If it has been two years of you “trying” that means it has been two years of you lying to him. Not good! I understand that it’s a difficult issue, especially if he has left you to do all the housework and manage the children. You’ve said, “I thought I should choose me”. Yes, that’s fine, but choosing you should not necessarily destroy the family. What was necessary was for you to use strong negotiation and persuasive skills, to convince him that “tying off” was the way to go. But now you’ve made a unilateral decision, which could impact your marriage and family. Ensuring a healthy family life is “choosing you” too.
My advice:
Talk to him: I believe you should confess. I don’t think living with a lie is healthy. So consider setting up an occasion for a conversation in which he can listen and hear you. I’d suggest possibly taking him out for dinner. Then with great humility tell him what you did and that you were burdened with everything. Reassure him of your love and commitment while apologising for making the decision alone and for deceiving him for so long. I’d suggest that you tell him you’ll make things up to him (being creative) and promise him future honesty and transparency.
Consider getting support: If you think your husband will blow a fuse when you break it to him, then get support. Ask a friend or two that he respects to be there with you. Explain the situation to them.

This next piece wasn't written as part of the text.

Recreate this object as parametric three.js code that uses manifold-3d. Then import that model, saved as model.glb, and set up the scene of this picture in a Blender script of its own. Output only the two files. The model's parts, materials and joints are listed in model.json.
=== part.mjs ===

Get counselling: Whatever you choose to do, counselling may be prudent for you. Hopefully you can also attend sessions together. He will need to understand your stress. He will also need to figure out how to assist you, and how to relieve the stress you are experiencing, while dealing with what you disclose, should you indeed disclose it. You also mentioned that “his behaviour confirms” that you did the right thing. There’s obviously an underlying grievance issue to be resolved, for both of you. Him being “spiteful” makes me wonder if he may perceive you were not telling him the truth.
Pray for the best: Prayer is always powerful and helpful. But since there’s been two years of deception involved, that has implications. And your husband will be quite hurt. Making things right will take smart work. But consider what you will do in the event he: 1) will want a separation or 2) will want a divorce or 3) will want to be vengeful.
I pray for you both, that peace, love, and harmony, along with mutual care and respect, will saturate your marriage and your entire family.